McDuffie Racing
- Owner: J. D. McDuffie
- Series: Winston Cup Series
- Race drivers: J. D. McDuffie Jeff McDuffie Glen McDuffie Henley Gray Charlie Baker Larry Manning Dick May Rodney Bruce Larry Esau Tom Usry
- Manufacturer: Ford (1963–1967, 1970) Buick (1968–1970, 1980) Mercury (1970–1971) Chevrolet (1971–1981, 1985) Oldsmobile (1979) Pontiac (1981–1991)
- Opened: 1963
- Closed: 1991

Career
- Races competed: 639 JD McDuffie: 624 9 others: 15
- Race victories: 0
- Pole positions: 1

= McDuffie Racing =

NASCAR stock car racing team

McDuffie Racing was a stock car racing team owned by J. D. McDuffie that competed in the NASCAR Winston Cup Series from 1963 until McDuffie's death in 1991. J. D. McDuffie competed in the majority of the team's races; Jeff and Glen McDuffie, Henley Gray, Charlie Baker, Larry Manning, Dick May, Rodney Bruce, Larry Esau, and Tom Usry also competed for the team.
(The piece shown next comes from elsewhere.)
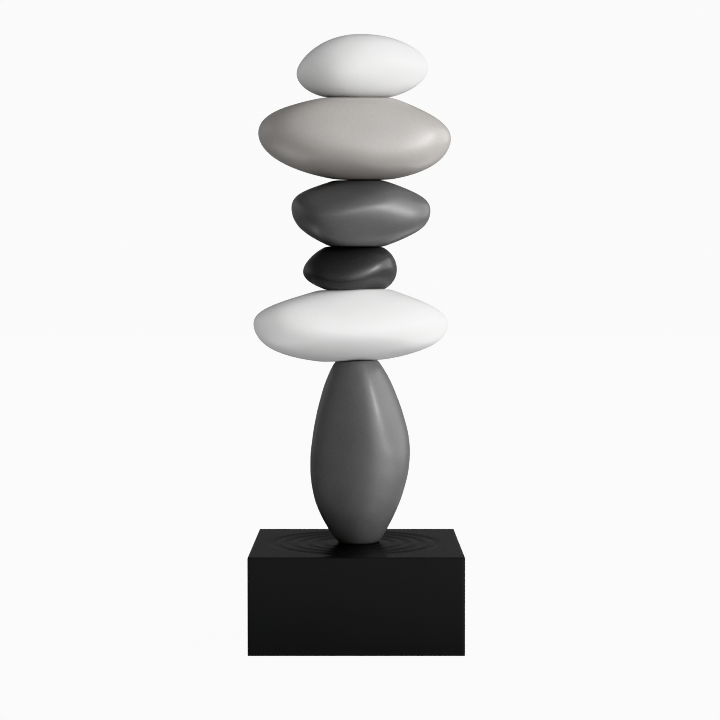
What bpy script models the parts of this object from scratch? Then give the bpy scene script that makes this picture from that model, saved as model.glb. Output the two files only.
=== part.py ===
"""A balanced stack of six smooth stones on a square black plinth.

Metres, +Z up, +X to the viewer's right, -Y towards the viewer. The origin is the centre of
the plinth's underside.

Every stone is a pebble: an ellipsoid with a few broad faces worn into it, so softly that
they run into each other without an edge. Where two stones touch, each has a small flat
seat, and the lowest stone has a flat foot.
"""
import math

import bmesh
import bpy
from mathutils import Matrix, Vector

MM = 0.001

# Driving dimensions
PLINTH_SIDE = 110 * MM
PLINTH_HEIGHT = 50 * MM
PLINTH_EDGE_ROUNDING = 0.4 * MM
PLINTH_COLOUR = (0.005, 0.005, 0.005)
PLINTH_ROUGHNESS = 0.30
TOUCHING_GAP = 0.3 * MM

RIPPLE_CENTRE = (-1.0 * MM, 0.0)
RIPPLE_FIRST_CREST = 15.0 * MM
RIPPLE_SPACING = 8.0 * MM
RIPPLE_COUNT = 4
RIPPLE_DEPTH = 0.4 * MM
RIPPLE_SIDES = 48

PEBBLE_SUBDIVISIONS = 4
SMOOTH_ANGLE = math.radians(40)
CUT_TOLERANCE = 1e-7

# A seat: its height above the ground, its middle's place across, how far its right-hand
# side leans up and how far its near side tips down, in degrees
SEAT_FOOT = (PLINTH_HEIGHT + TOUCHING_GAP / 2, 0.0, 0.0, 0.0)
SEAT_ON_TALL = (146.9 * MM, 0.0, 2.2, -2.3)
SEAT_ON_LOW_WHITE = (185.05 * MM, -1.0 * MM, 0.8, 0.0)
SEAT_ON_BLACK = (207.8 * MM, -1.0 * MM, -0.5, 1.5)
SEAT_ON_DARK_GREY = (243.0 * MM, 2.0 * MM, 0.0, 3.6)
SEAT_ON_BEIGE = (286.6 * MM, 0.0, 0.0, 6.3)

# Each stone: the centre and half sizes in millimetres, how crisp the meeting of its faces
# is, and the worn faces. A face is the way it looks, as the turn from +X towards +Y and the
# rise above level in degrees, and its distance from the centre in millimetres.
STONES = {
    "tall_grey_stone": {
        "centre": (2.2, 0.0, 97.8),
        "half_size": (32.1, 25.9, 57.4),
        "crispness": 6.1,
        "faces": [
            (0, 29, 40.9), (180, 12, 29.6), (0, -21, 30.9), (180, -34, 41.7), (244, 0, 15.6),
            (325, 12, 22.6), (302, -31, 37.4), (285, -3, 18.9), (70, 10, 24.0), (120, -6, 23.0),
        ],
        "seats": (SEAT_FOOT, SEAT_ON_TALL),
        "colour": (0.12, 0.12, 0.12),
        "roughness": 0.30,
    },
    "wide_white_stone": {
        "centre": (-3.0, 0.0, 170.0),
        "half_size": (52.6, 37.5, 41.0),
        "crispness": 6.2,
        "faces": [
            (180, 74, 19.0), (0, 71, 21.5), (180, -77, 29.5), (0, -77, 27.8), (271, 53, 20.5),
            (278, -66, 25.9), (85, 35, 28.0), (100, -38, 27.0),
        ],
        "seats": (SEAT_ON_TALL, SEAT_ON_LOW_WHITE),
        "colour": (0.84, 0.84, 0.835),
        "roughness": 0.33,
    },
    "small_black_stone": {
        "centre": (-4.7, 0.0, 195.5),
        "half_size": (28.8, 29.1, 17.4),
        "crispness": 4.3,
        "faces": [
            (180, 45, 21.3), (180, 88, 20.7), (180, -69, 15.8), (180, -96, 18.8), (266, 41, 15.0),
            (298, -41, 21.5), (327, -2, 26.7), (227, -4, 25.7), (100, -10, 21.5),
        ],
        "seats": (SEAT_ON_LOW_WHITE, SEAT_ON_BLACK),
        "colour": (0.048, 0.048, 0.048),
        "roughness": 0.30,
    },
    "dark_grey_stone": {
        "centre": (2.8, 0.0, 229.6),
        "half_size": (37.7, 32.4, 39.9),
        "crispness": 7.4,
        "faces": [
            (180, -66, 27.4), (0, -70, 24.7), (0, 70, 16.8), (180, 71, 18.0), (262, 56, 14.4),
            (290, -29, 23.6), (302, 17, 21.8), (75, 28, 24.0), (110, -30, 24.5),
        ],
        "seats": (SEAT_ON_BLACK, SEAT_ON_DARK_GREY),
        "colour": (0.119, 0.119, 0.119),
        "roughness": 0.31,
    },
    "wide_beige_stone": {
        "centre": (1.3, 0.0, 267.7),
        "half_size": (53.6, 39.5, 25.8),
        "crispness": 6.7,
        "faces": [
            (180, -72, 37.5), (0, 68, 24.9), (180, 80, 21.8), (0, -2, 59.7), (284, 17, 24.8),
            (273, -52, 32.2), (304, -2, 36.3), (263, -4, 40.3), (80, 32, 28.0), (105, -35, 29.0),
        ],
        "seats": (SEAT_ON_DARK_GREY, SEAT_ON_BEIGE),
        "colour": (0.40, 0.382, 0.367),
        "roughness": 0.31,
    },
    "top_white_stone": {
        "centre": (-2.4, 0.0, 302.7),
        "half_size": (41.1, 27.0, 18.5),
        "crispness": 5.3,
        "faces": [
            (180, 50, 21.9), (180, 79, 20.9), (180, -81, 25.0), (214, -12, 26.5), (298, 40, 27.7),
            (291, -22, 25.4), (253, 23, 22.7), (70, 20, 27.0), (118, -30, 25.0),
        ],
        "seats": (SEAT_ON_BEIGE, None),
        "colour": (0.84, 0.84, 0.835),
        "roughness": 0.33,
    },
}


def clear_scene():
    for thing in list(bpy.data.objects):
        bpy.data.objects.remove(thing, do_unlink=True)


def make_material(name, colour, roughness):
    """A Principled material of one colour, with no metal in it."""
    material = bpy.data.materials.new(name)
    material.use_nodes = True
    shader = material.node_tree.nodes["Principled BSDF"]
    shader.inputs["Base Color"].default_value = (*colour, 1.0)
    shader.inputs["Roughness"].default_value = roughness
    shader.inputs["Metallic"].default_value = 0.0
    material.diffuse_color = (*colour, 1.0)
    return material


def add_object(name, mesh_builder, colour, roughness):
    """Turns a finished bmesh into an object with its own material."""
    bmesh.ops.recalc_face_normals(mesh_builder, faces=mesh_builder.faces)
    mesh = bpy.data.meshes.new(name)
    mesh_builder.to_mesh(mesh)
    mesh_builder.free()
    mesh.shade_smooth()
    mesh.set_sharp_from_angle(angle=SMOOTH_ANGLE)
    mesh.materials.append(make_material(name, colour, roughness))
    thing = bpy.data.objects.new(name, mesh)
    bpy.context.collection.objects.link(thing)
    return thing


def direction(turn, rise):
    """The unit vector at a turn from +X towards +Y and a rise above level, in degrees."""
    turn = math.radians(turn)
    rise = math.radians(rise)
    level = math.cos(rise)
    return Vector((level * math.cos(turn), level * math.sin(turn), math.sin(rise)))


def pebble_reach(way, half_size, faces, crispness):
    """How far the pebble's surface is from its centre along a unit vector.

    The ellipsoid and the planes of the worn faces are joined by a power mean, which
    rounds every edge between them.
    """
    fullness = math.sqrt(sum((w / h) ** 2 for w, h in zip(way, half_size))) ** crispness
    for normal, distance in faces:
        fullness += (max(0.0, way.dot(normal)) / distance) ** crispness
    return fullness ** (-1.0 / crispness)


def cut_flat(mesh_builder, seat, keep_above):
    """Cuts the stone flat at a seat, half the touching gap short of the seat's plane."""
    height, across, lean, tip = seat
    tipped = Matrix.Rotation(math.radians(tip), 3, "X") @ Vector((0, 0, 1))
    normal = Matrix.Rotation(math.radians(-lean), 3, "Y") @ tipped
    side = 1 if keep_above else -1
    cut = bmesh.ops.bisect_plane(
        mesh_builder,
        geom=mesh_builder.verts[:] + mesh_builder.edges[:] + mesh_builder.faces[:],
        dist=CUT_TOLERANCE,
        plane_co=Vector((across, 0, height)) + normal * side * TOUCHING_GAP / 2,
        plane_no=normal * side,
        clear_inner=True,
    )
    rim = [part for part in cut["geom_cut"] if isinstance(part, bmesh.types.BMEdge)]
    bmesh.ops.holes_fill(mesh_builder, edges=rim, sides=0)


def make_stone(name, stone):
    half_size = Vector(stone["half_size"]) * MM
    centre = Vector(stone["centre"]) * MM
    faces = [(direction(turn, rise), distance * MM) for turn, rise, distance in stone["faces"]]

    pebble = bmesh.new()
    bmesh.ops.create_icosphere(pebble, subdivisions=PEBBLE_SUBDIVISIONS, radius=1.0)
    for vertex in pebble.verts:
        way = (vertex.co * half_size).normalized()
        vertex.co = centre + way * pebble_reach(way, half_size, faces, stone["crispness"])

    underside, crown = stone["seats"]
    cut_flat(pebble, underside, keep_above=True)
    if crown is not None:
        cut_flat(pebble, crown, keep_above=False)
    return add_object(name, pebble, stone["colour"], stone["roughness"])


def ring(mesh_builder, radius, height):
    """A ring of points round the middle of the ripples."""
    points = []
    for step in range(RIPPLE_SIDES):
        angle = 2 * math.pi * (step + 0.5) / RIPPLE_SIDES
        x = RIPPLE_CENTRE[0] + radius * math.cos(angle)
        y = RIPPLE_CENTRE[1] + radius * math.sin(angle)
        points.append(mesh_builder.verts.new((x, y, height)))
    return points


def join_rings(mesh_builder, inner, outer):
    count = len(inner)
    for step in range(count):
        after = (step + 1) % count
        mesh_builder.faces.new((inner[step], outer[step], outer[after], inner[after]))


def square_edge(side, height):
    """The corners of a square, counter-clockwise from above."""
    half = side / 2
    return [(-half, -half, height), (half, -half, height), (half, half, height), (-half, half, height)]


def make_plinth():
    """A square block with rounded edges and round ripples pressed into its top."""
    block = bmesh.new()
    rounding = PLINTH_EDGE_ROUNDING
    levels = [
        (PLINTH_SIDE - 2 * rounding, 0.0),
        (PLINTH_SIDE, rounding),
        (PLINTH_SIDE, PLINTH_HEIGHT - rounding),
        (PLINTH_SIDE - 2 * rounding, PLINTH_HEIGHT),
    ]
    loops = []
    for side, height in levels:
        loops.append([block.verts.new(corner) for corner in square_edge(side, height)])
    block.faces.new(reversed(loops[0]))
    for lower, upper in zip(loops, loops[1:]):
        join_rings(block, upper, lower)

    inner = ring(block, RIPPLE_FIRST_CREST, PLINTH_HEIGHT)
    block.faces.new(inner)
    for ripple in range(RIPPLE_COUNT):
        crest = RIPPLE_FIRST_CREST + ripple * RIPPLE_SPACING
        trough = ring(block, crest + RIPPLE_SPACING / 2, PLINTH_HEIGHT - RIPPLE_DEPTH)
        next_crest = ring(block, crest + RIPPLE_SPACING, PLINTH_HEIGHT)
        join_rings(block, inner, trough)
        join_rings(block, trough, next_crest)
        inner = next_crest

    # The flat border between the last crest and the square edge, in four fans
    quarter = RIPPLE_SIDES // 4
    corners = loops[-1]
    for side in range(4):
        # A side's fan runs from the ring's point nearest one corner to the next corner's
        start = (side * quarter - quarter // 2) % RIPPLE_SIDES
        arc = [inner[(start + step) % RIPPLE_SIDES] for step in range(quarter + 1)]
        corner = corners[(side + 1) % 4]
        next_corner = corners[(side + 2) % 4]
        middle = quarter // 2
        for step in range(quarter):
            apex = corner if step < middle else next_corner
            block.faces.new((arc[step], apex, arc[step + 1]))
        block.faces.new((arc[middle], corner, next_corner))
    return add_object("plinth", block, PLINTH_COLOUR, PLINTH_ROUGHNESS)


clear_scene()
make_plinth()
for stone_name, stone_facts in STONES.items():
    make_stone(stone_name, stone_facts)
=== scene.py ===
"""The looks of a balanced stone stack: smooth pebbles, the rippled plinth, the studio and the camera.

Metres, +Z up, +X to the viewer's right, -Y towards the viewer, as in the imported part.
"""

import math

import bmesh
import bpy
import numpy as np
from mathutils import Matrix, Vector


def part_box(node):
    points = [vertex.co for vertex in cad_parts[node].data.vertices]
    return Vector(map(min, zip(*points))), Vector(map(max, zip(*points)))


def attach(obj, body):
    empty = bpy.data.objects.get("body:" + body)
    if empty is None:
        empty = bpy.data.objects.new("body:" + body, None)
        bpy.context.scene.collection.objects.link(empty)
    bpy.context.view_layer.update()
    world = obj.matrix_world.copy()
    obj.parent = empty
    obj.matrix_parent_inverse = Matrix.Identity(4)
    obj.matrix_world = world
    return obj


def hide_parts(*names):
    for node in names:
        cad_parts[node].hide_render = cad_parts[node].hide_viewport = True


MM = 0.001

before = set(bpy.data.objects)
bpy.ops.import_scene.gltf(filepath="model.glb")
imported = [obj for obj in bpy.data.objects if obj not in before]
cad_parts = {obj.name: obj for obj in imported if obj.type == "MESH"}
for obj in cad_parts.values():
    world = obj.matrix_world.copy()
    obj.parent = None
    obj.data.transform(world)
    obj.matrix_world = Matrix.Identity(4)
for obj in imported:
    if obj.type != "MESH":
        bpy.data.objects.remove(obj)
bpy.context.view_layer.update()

# The pebbles

PEBBLE_SUBDIVISIONS = 7
# How far two stones overlap where they touch, so that no light shows between them
SEAT_OVERLAP = 0.02 * MM

# A seat: its height above the ground, its middle's place across, how far its right-hand
# side leans up and how far its near side tips down, in degrees
PLINTH_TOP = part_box("plinth")[1].z
SEAT_FOOT = (PLINTH_TOP - SEAT_OVERLAP / 2, 0.0, 0.0, 0.0)
SEAT_ON_TALL = (146.9 * MM, 0.0, 2.2, -2.3)
SEAT_ON_LOW_WHITE = (185.05 * MM, -1.0 * MM, 0.8, 0.0)
SEAT_ON_BLACK = (207.8 * MM, -1.0 * MM, -0.5, 1.5)
SEAT_ON_DARK_GREY = (243.0 * MM, 2.0 * MM, 0.0, 3.6)
SEAT_ON_BEIGE = (286.6 * MM, 0.0, 0.0, 6.3)
# How wide the worn rim of a seat is
SEAT_RIM = 0.8 * MM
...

The team ran the No. 76 in its inaugural season in 1963, however after two years of not competing switched to the No. 70 in 1966 and continued to use the number through the end of its existence. The team competed in a total of 639 races in the Winston Cup Series; although none of its drivers won a race with the team, they did record 11 top-five finishes, 105 top-tens, 354 top-20s, and one pole. The team also recorded 284 DNF's.

The team closed following the death of team owner and driver J. D. McDuffie in a racing accident at Watkins Glen International in 1991; four years later, the team's assets were auctioned off. Former driver and McDuffie's older brother Glen died in 2015.